What Happens to My 401(k) If I Go Personally Bankrupt?

The money you save for retirement in your workplace 401k plan enjoys certain federal protections from bankruptcy judgments.

  1. Significance

    • When you file for bankruptcy, most of your assets are subject to creditors' claims. One asset that cannot be touched, however, is your 401k plan. Your 401k plan is protected under the Employee Retirement Income Security Act of 1974, also known as ERISA. This law prevents any of your 401k retirement account from being secured in a judgment against you.

    Benefit

    • The benefit of 401k plans is that you won't have to worry about rebuilding your retirement savings if you go personally bankrupt. The 401k plan is protected whether you work for your employer or whether you are retired. As long as the money remains in the 401k plan, it's safe. Additionally, any transfers or rollovers to a new 401k plan are protected.

    Disadvantage

    • The disadvantage to 401k plans is that withdrawals may not be protected.
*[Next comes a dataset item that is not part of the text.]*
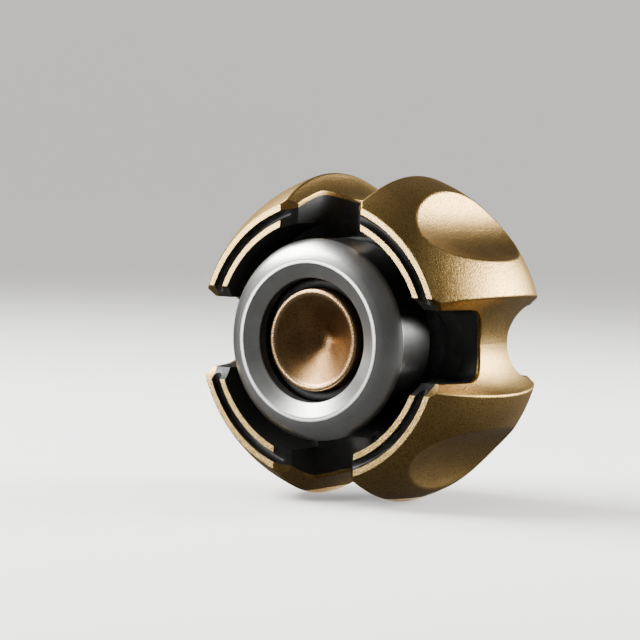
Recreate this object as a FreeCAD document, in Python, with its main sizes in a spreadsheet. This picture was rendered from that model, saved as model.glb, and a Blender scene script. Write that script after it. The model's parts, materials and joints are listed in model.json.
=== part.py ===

Once you withdraw the money, your creditors may be able to make a claim against your retirement savings in the amount of your withdrawal. Whether this is allowed depends on the state where you live and the particular details of the judgment. In addition, if you owe any money to the Internal Revenue Service, your 401k has no protection at all. The IRS may take any action, up to and including a seizure of your entire 401k, to satisfy a tax debt.

    Consideration

    • Before filing for bankruptcy, consider making payment arrangements with your creditors. Even if you have to file for bankruptcy, your 401k plan may not be protected when it comes to withdrawing money from the plan. However, credit counseling and payment negotiation plans may preserve your ability to withdraw money from your 401k plan during retirement.